From time to time, we find ourselves faced with tasks or situations we know ahead of time are going to result in a migraine. In a perfect world, we could simply avoid them, but it is far from a perfect world in which we live. The wife and I recently found ourselves right in the middle of one of those situations. In fact, we are still working through it all.
Rebuilding our home
It has been mentioned before, but our home was left in a less than ideal state after Hurricane Harvey. We have been putting band-aids on the best we could up to this point and just being grateful that things weren’t worse than it was at the time. Although recently we were put in touch with a group of volunteers wanting to help us rebuild our home. It took a great deal of planning ahead, but the time finally came this month for everyone to arrive and begin the work of rebuilding.
Alarms go off bright and early Saturday morning and we get out of bed and quickly move the last of the furniture as far out of the way as possible before what would end up being a team of over 20 volunteers arrive at our door.
Ordinary people might not think about all of the different sounds associated with residential construction. Theses sounds include things like conversational sounds coming from everyone as they were all introduced and broken into teams, a work truck parking right next to the house to broadcast music to entertain everyone, air compressors churning to life for the nail guns, cracking sounds from pry-bars ripping out the last pieces inside the house that needed to go. Then outside there were sounds of demolition as it was quickly determined that the back porch of the house needed to be completely torn down in order to properly “fix” the issues it had and a decades old metal storage shed was being ripped apart.
Trying to prepare
We had done our very best to prepare for this event ahead of time. We tried to make sure that both of us had plenty of rest and made it a point to hydrate because those migraines are pretty fierce on their own. Both of us tried as best as possible to move from one group of volunteers to the next helping a little in each place and to avoid sitting with one repetitive noise for too long, but there really is only so far you can move in a situation like that. The migraines were inevitable. Everyone saw the effects on my wife before we made it to lunch, some expressed concern that she was going to ‘fall out.’ Being in south Texas, our heat is in the 100 degrees and the feels like temperature is well over 100.
The smells made for a lot of interesting triggers all on their own. The combinations of Insulation, drywall, drywall mud, plywood and other lumbar along with a dozen different deodorants and perfumes. This is not a complaint about anyone that showed up. As far as we are concerned, each and every one of those people were angels for caring enough to offer their time and expertise to help us. These were just things we encountered that pushed the envelope for the migraines.
When the devil sneaks up
At the end of the day it was amazing to see the amount of work that had been accomplished. As the day had begun to slow down and one by one the volunteers left each according to other important things they had to complete that day, the pace of work slowed and the muscle aches and fatigue began to kick in. The migraine I wound up with must have been there for over an hour before I slowed down enough to realize it was there. Despite all of the other parts of me that hurt, I had completely overlooked a migraine and dismissed it as a pain associated with the day’s labor.

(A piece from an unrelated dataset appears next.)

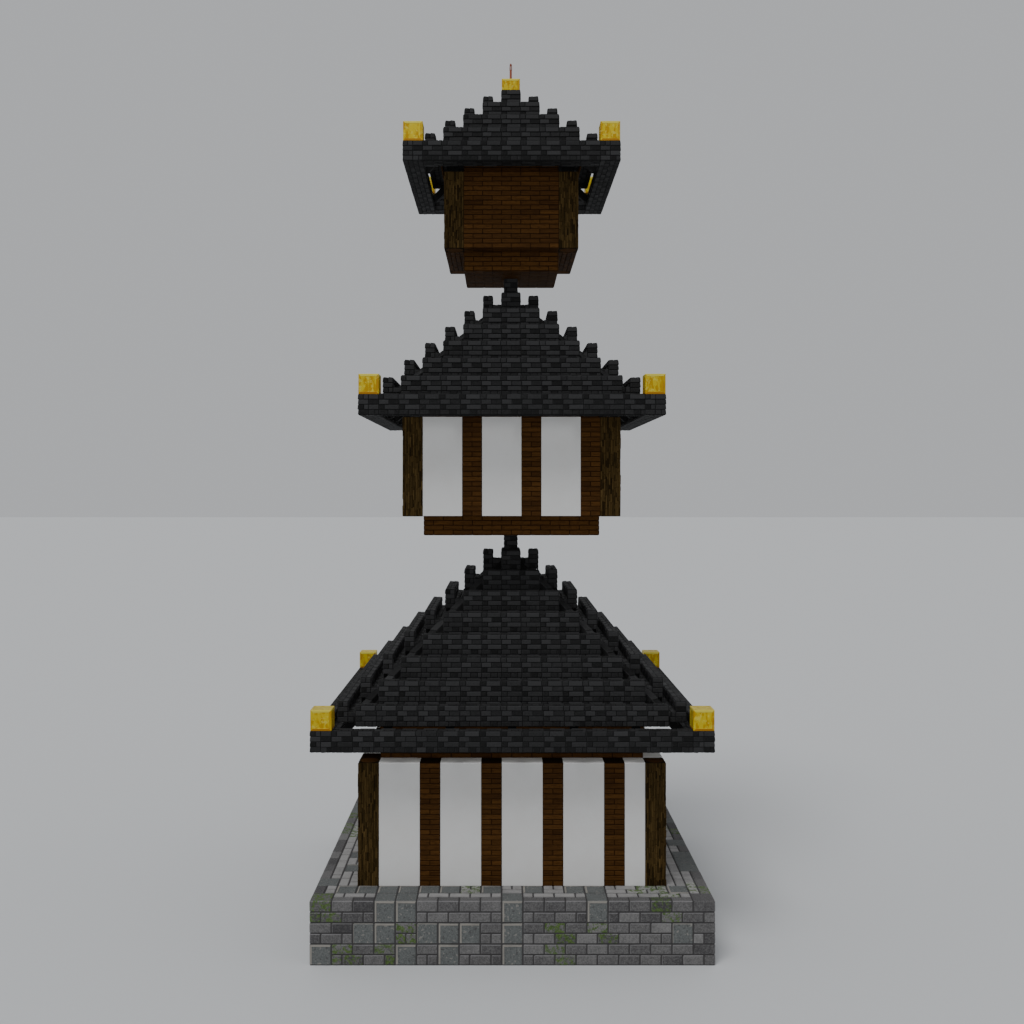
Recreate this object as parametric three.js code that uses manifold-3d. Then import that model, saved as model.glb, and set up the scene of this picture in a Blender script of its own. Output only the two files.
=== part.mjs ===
// A three-storey japanese castle of blocks: stone base, timber-framed plaster walls, stepped tile roofs.
// Millimetres, +Z up. The origin is the middle of the underside of the base. The front faces -Y.

import * as THREE from "three";
import { mergeVertices } from "three/addons/utils/BufferGeometryUtils.js";
import Module from "manifold-3d";

// Driving dimensions. Every other length is counted in blocks.
const BLOCK = 606;
const GAP = 0.3125 / BLOCK;
const GRID = 64;
const SIDES = ["front", "right", "back", "left"];

// Stone base.
const BASE_HALF = 9.5;
const BASE_TOP = 3;

// Walls, the same in every storey: depths are measured inwards from the outer face.
const WALL_DEPTH = 1;
const PANEL_SKIN = 0.6;
const POST_DEPTH = 0.65;
const RAIL_HEIGHT = 0.4;
const CORE_DEPTH = 0.8;
const RAIL_TENON = 0.1;
const LEDGE_START = 0.9;
const LEDGE_DEPTH = 1.5;
const LEDGE_END = 0.02;
const LEDGE_HEIGHT = 0.35;
const LEAST_BAY = 0.5;

// Storeys: half width over the walls, foot and head of the walls, and the columns that hold a post,
// counted from the left. The first storey's left side has posts next to both of its corner logs.
const STOREYS = [
  {
    name: "tier1", half: 7.5, foot: 3, head: 9, posts: [3, 6, 9, 12], leftPosts: [1, 4, 7, 10, 13],
    floor: false,
  },
  { name: "tier2", half: 5.5, foot: 21, head: 26, posts: [3, 6, 9], floor: true },
  { name: "tier3", half: 3.5, foot: 35, head: 39, posts: [], floor: true },
];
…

After showers, pajamas and dinner, however, what had been felt before as a mild throbbing in my head became the front and center of my attention. It was as if I had suddenly walked into a smoky bar that was playing really loud heavy metal music. In retrospect, I really wish I would have paid better attention to it sooner. As a result, my abortive medication had a very limited effect on the migraine, even after multiple doses. I have since spent the last few days fighting it off and struggling to sleep through it, averaging about an hour and a half each night.